For the next fourteen years, with great vigor and continuing vigilance for the welfare of average people, Eccles helped steer the economy through the remainder of the Depression and through World War II. He would also become one of the architects of the Great Prosperity that the nation and much of the rest of the world enjoyed after the war.

Eccles retired to Utah in 1950 to write his memoirs and reflect on what had caused the largest economic trauma ever to have gripped America, the Great Depression. Its major cause, he concluded, had nothing whatever to do with excessive spending during the 1920s. It was, rather, the vast accumulation of income in the hands of the wealthiest people in the nation, which siphoned purchasing power away from most of the rest. This was Eccles’s biggest and most important insight. It has direct bearing on the Great Recession that started at the end of 2007. In Eccles’s words:

As mass production has to be accompanied by mass consumption, mass consumption, in turn, implies a distribution of wealth—not of existing wealth, but of wealth as it is currently produced—to provide men with buying power equal to the amount of goods and services offered by the nation’s economic machinery. Instead of achieving that kind of distribution, a giant suction pump had by 1929–1930 drawn into a few hands an increasing portion of currently
produced wealth. This served them as capital accumulations.

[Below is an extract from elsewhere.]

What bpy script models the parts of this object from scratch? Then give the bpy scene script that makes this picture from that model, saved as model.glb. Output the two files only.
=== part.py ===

But by taking purchasing power out of the hands of mass consumers, the savers denied to themselves the kind of effective demand for their products that would justify a reinvestment of their capital accumulations in new plants. In consequence, as in a poker game where the chips were concentrated in fewer and fewer hands, the other fellows could stay in the game only by borrowing. When their credit ran out, the game stopped.